Cybercrime: fighting with ‘whatever it takes

A Reuters press release announces that ‘governments are reacting against the Revil gang and taking it offline’. The article refers to an action concluded towards the end of October 2021 in which the FBI, together with Cyber Command, intelligence services and ‘likeminded countries’ blocked the activities of the criminal group REvil, blamed for the attacks on the US Colonial pipeline and Quanta Computer, the Taiwanese Apple supplier from which new product designs were allegedly stolen. by Andrea Monti – Initially published in Italian by Strategikon – an Italian Tech Blog

There is no further information, but reading between the lines of the declarations reported in the Reuters article and taken up almost verbatim by other sites that have dealt with the news, it is possible to identify some strong points. The first is that the American attack was a full-scale attack and not a simple judicial action. Also, in the United States, there is a clear difference between the police activities directed to ensure the evidence to be discussed before a judge, between the military actions conducted with the forms of international law, and the clandestine operations, which are the responsibility of the secret services. In other words, to return to our country, even if the security services provide information to the judicial authority, they do not participate in investigations. The military has minimal judicial police powers, which it must exercise under the control of a magistrate.

Secondly, cooperation with like-minded countries – countries that ‘think alike’ – means that similar foreign institutional structures also participated in the attack, sharing the offensive choice but whose identity has not been made public.

Third, it is clear that the US government has adopted its official policy to react against criminal groups by doing whatever it takes to stop them. This ‘results-oriented approach may be efficient for immediate needs such as stopping cyber-attacks on critical infrastructure, but it has little or nothing to do to find perpetrators of criminal acts, prosecute them, and punish them. If what Reuters writes is true, it is evident that the action of the US (and of like-minded countries) is utterly incompatible with the rules governing investigations and trials. We face the behaviour of a sovereign state that, when attacked, reacts with all the tools at its disposal, no matter what.

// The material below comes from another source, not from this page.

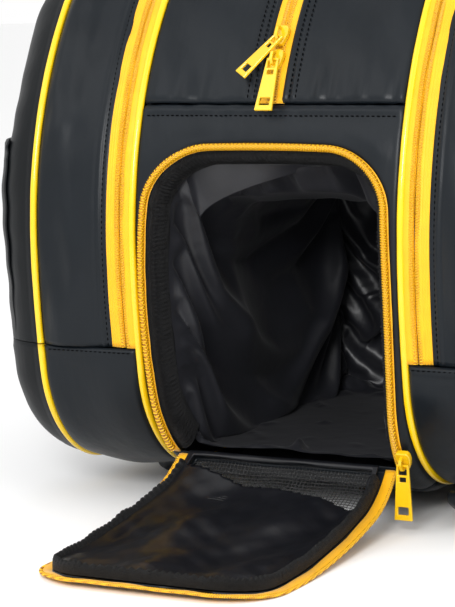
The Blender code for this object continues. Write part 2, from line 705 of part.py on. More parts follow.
# ---- Carrying straps and handles ----
def carrying_strap(name, side, bag):
    """A padded backpack strap, folded flat under one compartment. The bag stands on the pair."""
    start, end = FRONT + STRAP_FRONT[side], -FRONT - STRAP_REAR
    half = STRAP_WIDTH / 2
    centre = side * (ZIP_INNER_EDGE + half + 0.003)
    stations = [start + half * k for k in (0.0, 0.15, 0.4, 0.7, 1.0)] + [start + 0.038, start + 0.046]
    stations += spread(start + 0.10, end, 5)

    def section(y, height):
        nose = min((y - start) / half, 1.0)
        width = half * max(math.sqrt(1 - (1 - nose) ** 2), 0.35)
        rise_share = min(max(1 - (y - start - STRAP_NOSE) / STRAP_RISE_RUN, 0.0), 1.0)
        rise = STRAP_RISE[side] * rise_share * rise_share * (3 - 2 * rise_share)
        line = []
        for share in (-1.0, -0.86, -0.45, 0.45, 0.86, 1.0):
            edge = {1.0: 0.30, 0.86: 0.08}.get(abs(share), 0.0)
            z = STRAP_THICKNESS * (edge if height == 0 else 1 - edge)
            line.append((centre + width * share, y, z + rise))
        return line

    outer = [section(y, 1) for y in stations]
    inner = [section(y, 0) for y in stations]
    return shell(name, outer, inner, leatherette(), bag)


def carry_handle(name, side, bag):
    """A webbing handle hinged along the top panel, lying over the top zip at rest, with a padded sleeve."""
    base_x = side * (CENTRE_EDGE - 0.012)
    base_z = HEIGHT + WEBBING_RADIUS + 2 * GAP
    pivot = (base_x, 0, base_z)
    hinge = empty(f"{name}_hinge", pivot, bag)
    out = Vector((-side * math.cos(HANDLE_REST_TILT), 0, math.sin(HANDLE_REST_TILT)))
    half = HANDLE_SPAN / 2
    corner = 0.040
    flat_path = [(-half, 0.0), (-half, 0.012)]
    for k in range(7):
        turn = math.pi - math.pi / 2 * k / 6
        flat_path.append((-half + corner + corner * math.cos(turn), HANDLE_RISE - corner + corner * math.sin(turn)))
    flat_path += [(-y, rise) for y, rise in reversed(flat_path)]
    path = [Vector(pivot) + Vector((0, y, 0)) + out * rise for y, rise in flat_path]
    normal = out.cross(Vector((0, 1, 0)))
    loop = tube(f"{name}_webbing", path, [normal] * len(path), WEBBING_RADIUS, leatherette(), hinge,
                origin=pivot)
    sleeve_path = [Vector(pivot) + Vector((0, y, 0)) + out * HANDLE_RISE
                   for y in spread(-SLEEVE_LENGTH / 2, SLEEVE_LENGTH / 2, 2)]
    sleeve = tube(f"{name}_sleeve", sleeve_path, [normal] * 2, HANDLE_RADIUS, leatherette(), hinge, sides=10,
                  origin=pivot)
    bore_path = [sleeve_path[0] - Vector((0, 0.01, 0)), sleeve_path[1] + Vector((0, 0.01, 0))]
    bore_radius = WEBBING_RADIUS + GAP
    core = as_cutter(tube(f"{name}_sleeve_bore", bore_path, [normal] * 2, bore_radius, leatherette(), hinge,
                          origin=pivot))
    boolean(sleeve, core, "DIFFERENCE")
    for obj in (loop, sleeve, core):
        obj.location = (0, 0, 0)


# ---- Zip sliders and their pull tabs ----
def slider_points():
    """Plan of a slider, in metres across and along: a wide shield that narrows to the nose at +Y."""
    half, nose, length = SLIDER_WIDTH / 2, SLIDER_NOSE_WIDTH / 2, SLIDER_LENGTH / 2
    right = [(half * 0.72, -length), (half, -length * 0.72), (half, -length * 0.1), (nose * 1.25, length * 0.55),
             (nose, length * 0.85), (nose * 0.55, length)]
    return right + [(-x, y) for x, y in reversed(right)]


def oriented(across, along):
    """A turn whose columns are the across, along and outward directions of a slider on its zip."""
    y = Vector(along).normalized()
    x = Vector(across)
    x = (x - y * x.dot(y)).normalized()
    z = x.cross(y)
    return Matrix((x, y, z)).transposed().to_4x4()


def place_on(obj, hinge, point, turn):
    obj.parent = hinge
    obj.matrix_parent_inverse = Matrix()
    obj.matrix_local = Matrix.Translation(Vector(point) - hinge.matrix_world.translation) @ turn


def zip_slider(name, hinge, point, across, along):
    """A slider: the shield body with the bridge that carries the pull tab."""
    ring = [(x, y, 0.0) for x, y in slider_points()]
    body = prism(name, ring, (0, 0, SLIDER_HEIGHT), painted_metal(), hinge)
    bevel = body.modifiers.new("soft_edges", "BEVEL")
    bevel.width = 0.0007
    bevel.segments = 1
    half, beam, top = BRIDGE_LENGTH / 2, BRIDGE_BEAM, SLIDER_HEIGHT + BRIDGE_RISE
    foot = SLIDER_HEIGHT / 2
    path = [(-half, foot), (-half, top - 2 * beam), (-half + 1.6 * beam, top), (half - 1.6 * beam, top),
            (half, top - 2 * beam), (half, foot), (half - beam, foot), (half - beam, top - 2.3 * beam),
            (half - 2 * beam, top - beam), (-half + 2 * beam, top - beam), (-half + beam, top - 2.3 * beam),
            (-half + beam, foot)]
    arch = [(-BRIDGE_WIDTH / 2, y, z) for y, z in path]
    bridge = as_cutter(prism(f"{name}_bridge", arch, (BRIDGE_WIDTH, 0, 0), painted_metal(), hinge))
    boolean(body, bridge, "UNION")
    turn = oriented(across, along)
    for obj in (body, bridge):
        place_on(obj, hinge, point, turn)
    return body


def pull_tab(name, hinge, turn):
    """A pull tab: a plate that widens to its end, with an eye for the bridge, a window and a slot."""
    top, end = TAB_TOP_WIDTH / 2, TAB_END_WIDTH / 2
    eye, window, slot = TAB_EYE_HALF_WIDTH, 0.8 * TAB_EYE_HALF_WIDTH, TAB_SLOT_HALF_WIDTH
    rows = [-TAB_BAR / 2, TAB_BAR / 2, TAB_EYE_END, *TAB_WINDOW, *TAB_SLOT, TAB_LENGTH - TAB_BAR / 2]
    holes = {(1, 1), (3, 1), (5, 1)}
    inner = [eye, eye, eye, window, window, slot, slot, slot]
    points, faces = [], []
    for z in (-TAB_THICKNESS / 2, TAB_THICKNESS / 2):
        for y, gap in zip(rows, inner):
            half = top + (end - top) * max(y, 0.0) / TAB_LENGTH
            points += [(-half, y, z), (-gap, y, z), (gap, y, z), (half, y, z)]
    layer = 4 * len(rows)
    cells = {(i, j) for i in range(len(rows) - 1) for j in range(3)} - holes
    for i, j in sorted(cells):
        corners = [4 * i + j, 4 * i + j + 1, 4 * i + j + 5, 4 * i + j + 4]
        faces.append(corners)
        faces.append([layer + c for c in reversed(corners)])
        for k, step in enumerate(((-1, 0), (0, 1), (1, 0), (0, -1))):
            if (i + step[0], j + step[1]) not in cells:
                a, b = corners[k], corners[(k + 1) % 4]
                faces.append([b, a, layer + a, layer + b])
    tab = mesh_object(name, points, faces, painted_metal(), hinge)
    bevel = tab.modifiers.new("soft_edges", "BEVEL")
    bevel.width = 0.0003
    bevel.segments = 1
    place_on(tab, hinge, hinge.matrix_world.translation, turn)


def slider_and_tab(name, axis_point, point, across, along, bag, tab_across=None, tab_along=None, tab_shift=0.0):
    """A slider that swings about axis_point to follow its curved zip, and the tab that hangs from its bridge.

    A tab turned aside on the bridge is moved along its own bar by tab_shift, so that its eye clears the bridge.
    """
    out = Vector(across).normalized().cross(Vector(along).normalized())
    hinge = empty(f"{name}_path", axis_point, bag)
    zip_slider(f"{name}_slider", hinge, Vector(point) + out * GAP, across, along)
    bar_height = SLIDER_HEIGHT + BRIDGE_RISE - BRIDGE_BEAM - TAB_THICKNESS - TAB_PLAY
    bar_shift = BRIDGE_LENGTH / 2 - BRIDGE_BEAM - 0.72 * TAB_THICKNESS - 3 * GAP
    bar_point = Vector(point) + out * (GAP + bar_height) + Vector(along).normalized() * bar_shift
    turn = oriented(tab_across or across, tab_along or along)
    bar_point += turn.col[0].to_3d() * tab_shift
    tab_hinge = empty(f"{name}_tab_hinge", bar_point, hinge)
    pull_tab(f"{name}_pull_tab", tab_hinge, turn)


def zip_sliders(bag):
    """Two sliders on the top zip, one on the end pocket's zip and one at the rear end of each compartment's."""
    centre_x, centre_z = CENTRE_OUTLINE.upper_centre
    for name, height, turned_aside in (("top_lower", LOWER_TOP_SLIDER_PLACE, False), ("top_upper", UPPER_TOP_SLIDER_PLACE, True)):
        place = CENTRE_OUTLINE.place_at_height(height)
        y, z, ny, nz = on_outline(CENTRE_OUTLINE, place, 0.0)
        down = (0, -nz, ny)
        side = (-1, 0, 0)
        more = {}
        if turned_aside:
            more = dict(tab_across=ASIDE_ACROSS, tab_along=ASIDE_ALONG, tab_shift=ASIDE_SHIFT)
        slider_and_tab(name, (0, centre_x, centre_z), (0, y, z), side, down, bag, **more)
    toe_y, toe_z = CENTRE_OUTLINE.toe_centre
    place = CENTRE_OUTLINE.place_at_height(HINGE_HEIGHT + POCKET_SLIDER_RISE)
    y, z, ny, nz = on_outline(CENTRE_OUTLINE, place, 0.0)
    x = POCKET_HALF_WIDTH + SLIDER_WIDTH / 2 + SLIDER_CLEARANCE
    slider_and_tab("pocket", (x, toe_y, toe_z), (x, y, z), (-1, 0, 0), (0, -nz, ny), bag,
                   tab_across=(-1, 0, 0), tab_along=(0, 0, -1))
    for side, name in ((-1, "left"), (1, "right")):
        place = 12 - SIDE_OUTLINE.place_at_height(ZIP_END_HEIGHT + SLIDER_LENGTH / 2 + 0.003)
        y, z, ny, nz = on_outline(SIDE_OUTLINE, place, 0.001)
        arc = SIDE_OUTLINE.arcs[1][0]
        x = side * ZIP_CENTRE
        slider_and_tab(f"{name}_zip", (x, -arc[0], arc[1]), (x, y, z), (1, 0, 0), (0, nz, -ny), bag,
                       tab_across=(1, 0, 0), tab_along=(0, 0, -1))


def centre_on_origin(bag):
    """Moves the whole bag along Y until the middle of its length, with the flap open, is at the origin."""
    graph = bpy.context.evaluated_depsgraph_get()
    ends = []
    for obj in bpy.data.objects:
        if obj.type == "MESH" and not obj.hide_render:
            shape = obj.evaluated_get(graph)
            ends += [(shape.matrix_world @ Vector(corner)).y for corner in shape.bound_box]
    bag.location.y = -(min(ends) + max(ends)) / 2
    bpy.context.view_layer.update()


def build_bag():
    clear_scene()
    bag = empty("racket_bag")
    centre_section(bag)
    end_pocket(bag)
    pocket_flap(bag)
    for side, name in ((-1, "left"), (1, "right")):
        racket_compartment(name, side, bag)
        carrying_strap(f"{name}_carrying_strap", side, bag)
        carry_handle(f"{name}_handle", side, bag)
    zip_sliders(bag)
    centre_on_origin(bag)


build_bag()
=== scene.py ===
"""Looks of a padded racket tournament bag with its end pocket open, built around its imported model."""
import math

import bmesh
import bpy
import numpy as np
from mathutils import Matrix, Vector


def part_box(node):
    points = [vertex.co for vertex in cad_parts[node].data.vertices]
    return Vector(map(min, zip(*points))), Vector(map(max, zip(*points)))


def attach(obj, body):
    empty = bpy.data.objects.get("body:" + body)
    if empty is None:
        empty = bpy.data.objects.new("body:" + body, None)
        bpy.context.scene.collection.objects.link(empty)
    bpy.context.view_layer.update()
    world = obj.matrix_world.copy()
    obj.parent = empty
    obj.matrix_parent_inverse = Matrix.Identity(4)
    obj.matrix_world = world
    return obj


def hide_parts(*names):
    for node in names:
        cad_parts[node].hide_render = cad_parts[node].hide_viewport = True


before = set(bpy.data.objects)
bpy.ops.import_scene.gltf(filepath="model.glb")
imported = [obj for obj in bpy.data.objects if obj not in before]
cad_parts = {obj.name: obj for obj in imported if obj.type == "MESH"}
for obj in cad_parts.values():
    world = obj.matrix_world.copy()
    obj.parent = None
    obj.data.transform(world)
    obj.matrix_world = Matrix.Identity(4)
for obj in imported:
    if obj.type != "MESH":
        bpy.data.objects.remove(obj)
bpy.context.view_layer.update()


# ---- Studio ----
# A white paper floor under an even white sky, a broad lamp above the front left, a fill lamp at the right, one
# overhead and a small one aimed into the pocket. The camera stands low in front, a little to the bag's right.
side_low, side_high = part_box("left_side_panel_upper")
MIDDLE_Y = (side_low.y + side_high.y) / 2
VIEW_TURN = math.radians(28)
VIEW_PITCH = math.radians(8.4)
VIEW_ROLL = math.radians(-1.79)
VIEW_DISTANCE = 1.4804
VIEW_TARGET = Vector((-0.0204, side_low.y - 0.0108, 0.1487))
LENS = 181.98
SENSOR = 36.0

ahead = Vector((-math.sin(VIEW_TURN) * math.cos(VIEW_PITCH), math.cos(VIEW_TURN) * math.cos(VIEW_PITCH),
                -math.sin(VIEW_PITCH)))
level = Vector((math.cos(VIEW_TURN), math.sin(VIEW_TURN), 0))
above = level.cross(ahead)
view_right = level * math.cos(VIEW_ROLL) + above * math.sin(VIEW_ROLL)
view_up = above * math.cos(VIEW_ROLL) - level * math.sin(VIEW_ROLL)
camera_data = bpy.data.cameras.new("camera")
camera_data.sensor_fit = "HORIZONTAL"
camera_data.sensor_width = SENSOR
camera_data.lens = LENS
camera_data.clip_end = 50
camera = bpy.data.objects.new("camera", camera_data)
bpy.context.collection.objects.link(camera)
turn = Matrix((view_right, view_up, -ahead)).transposed().to_4x4()
camera.matrix_world = Matrix.Translation(VIEW_TARGET - ahead * VIEW_DISTANCE) @ turn
bpy.context.scene.camera = camera

world = bpy.data.worlds.new("studio")
world.use_nodes = True
world.node_tree.nodes["Background"].inputs["Color"].default_value = (1, 1, 1, 1)
world.node_tree.nodes["Background"].inputs["Strength"].default_value = 1.0
bpy.context.scene.world = world
bpy.context.scene.view_settings.view_transform = "Standard"


def lamp(name, place, aim, size, power):
    """A square soft lamp at a place, aimed at a point."""
    data = bpy.data.lights.new(name, "AREA")
    data.size = size
    data.energy = power
    made = bpy.data.objects.new(name, data)
    bpy.context.collection.objects.link(made)
    made.location = place
    made.rotation_euler = (Vector(aim) - Vector(place)).to_track_quat("-Z", "Y").to_euler()


lamp("key_lamp", (-1.3, -1.9, 1.9), (0, 0, 0.2), 1.3, 9)
lamp("fill_lamp", (2.0, -0.9, 1.2), (0, 0, 0.2), 1.2, 5)
lamp("top_lamp", (0.2, 0.4, 2.4), (0, 0, 0.3), 1.6, 7)
lamp("pocket_lamp", (0.30, -1.5, 0.80), (-0.02, 0.05, 0.12), 0.45, 14.0)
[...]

Quite apart from any hypocrisy, it is true: we would not get a spider out of the fire if we had to wait for the time required for a formal investigation, which also requires activating international cooperation with countries that might not be too keen on doing so. Not to mention the time required for trials and the execution of sentences. While waiting for the final verdict, we may no longer be there to hear it. What we should ask ourselves, however, is whether the needs of the emergency (in this case, represented by ransomware) justify undermining the system of rights that make our world free.

If we abstract from the specific case, what has happened is that police, military and secret services of at least two countries have conducted a semi-clandestine operation, of which no details have been provided, against people located in other jurisdictions. As when someone in Italy proposed to ‘bombard paedophile sites with viruses‘, carrying out cyberattacks on foreign soil without the authorisation of the ‘host’ country means committing a hostile act that justifies retaliation, regardless of whether the action targeted the perpetrators (not declared as such by a judge) of a crime. The law, therefore, no longer has anything to do with these public policy choices. It is nothing new, of course. Targeted assassinations, for example, are an instrument of foreign policy widely used by the USA, Israel and France. But always, until now, within the attributions of the executive power and not also of the judicial one.

The zeitgeist leads to considering laws and rights as useless frills compared to “what is needed”, but every time a step backwards is taken in the name of this principle, the lost spaces of democracy are not recovered. The dramatic aspect of this situation is that we are not faced with a nation’s plan “to defend monto patrons” or other forms of conspiracy. The absence of corpses, mutilated people and rubble, and the absence of flag-draped coffins make actions that, had they been carried out in the ‘traditional’ way, would have had far different consequences, easier to bear and more acceptable.

After all, we are only talking about computers.